1. I've never been a looker, but I've always been completely at home with the way my body looks. Even after the first two children. Even back when I was flat as a board and skinny as a pole. Even when I gained a little weight my senior year. And especially when I was an in-shape hot momma before our wedding :) That is, I've always been until now. I've never even remotely disliked the way I look until now.

2. I've never had to work out to look good. Since I've always been comfortable in my own skin, I've always just worked out for the sake of it and because I enjoy it. I don't know if I have the diligence to work out with a goal. And for what? Because for all I know six months from now I might be pregnant again! (Not that that is my goal, but we all know my track record is bit shady in the not being pregnant area.)

3. My body has changed a lot in the past 4 years. And especially since my much desired VBAC. I'm like a freaking bear that keeps going in and out of hibernation. I don't know if that makes sense to you but it does to me. Not only have I much "milk fat" (that is what I have termed the additional weight women put on to later on give back to their baby via nursing)...I have these hips that won't even unwiden and a body that has endured 3 pregnancies. Stretch marks, saggy parts, a "plump" tush, and thighs that chafe in this wonderful Georgia heat. A head of hair that is bound to start molting any day now. A knee that wouldn't allow me to run it all off, and an Achilles tendon is acting up.

4. I have changed A LOT in the past four years. I can barely remember I life post kids. Getting married changed me. And every time I get pregnant I change. And every time I give birth I change. The church next to our house had a meeting advertised on its sign for "borderline personality disorders". I thought maybe I should go because its seems I'm always on the borderline or becoming someone else!

So to sum it all up. I don't look in the mirror and recognize myself. I don't look inside myself and recognize myself. I know that what I see hasn't a thing to do with my insides, and vice verse.

I'd like to tell you and myself that the mirror doesn't matter to me, but it does. Frankly, I don't give a rip what other people look at me and see (well, might give a small rip), but I care what I see. I want to be happy with the person I see. And I wish it weren't so hard to get from the place I'm at now to where I want to be.

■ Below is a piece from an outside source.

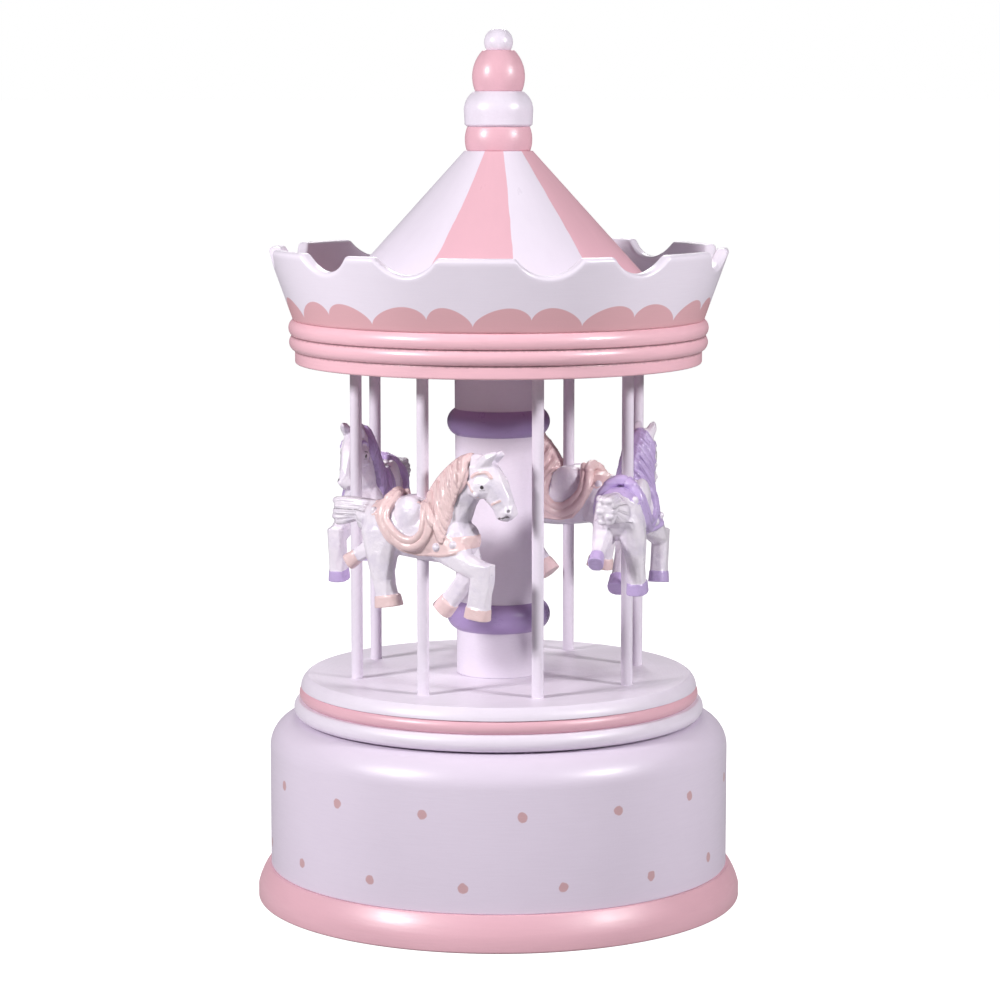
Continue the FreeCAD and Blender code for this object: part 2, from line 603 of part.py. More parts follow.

Here I am, learning to relove the body I'm in. To love it because it is the way it is because I have been blessed with 3 amazing little booger heads. To love it because I am able to bear life. To love it because I bear the marks of motherhood. To love it because if I don't I'm vain and shallow and without perspective and those are three things I never want to be.

2 comments:

Anonymous said...

I thought you were beautiful 10 years ago, and i have seen you since your second child and still think you are beautiful. :)

Sharee <3

Unrefined Mommy said...

Maria, I appreciate the honesty of your blog. I couls relate to so many things you shared. For me, the body image struggles came at about my 2nd year of college when I met a much-hated enemy called cellulite. Lol. And then childbirth certainly brought ot to a new level. Something happened to my butt when I gave birth. I don't know what, but I do know that it just completely disappeared (in a bad way). I remember looking at myself in the mirror after I came home from the hospital and not recognizing my body anymore. Breastdeeding made mme really skinny...I'm talking 100 pounds skinny. I had to relearn how to eat. But I realized something in that "skinnyness". No matter how little I weigh, my belly still pokes out and the cellulite just won't quit! So, I am different now. And my only solution is to cover it up! Lol! Currently looking for a bathing suit with some boy shorts right now. Lol. What can you do? Just know you are not alone. I think we will probably struggle with this in some way all our lives. The important thing is to stop and put things in perspective just as you have done. No matter how many times we have to do it! Anyway, I look forward to your posts! Thank you for sharing! And I do think you are beautiful, too!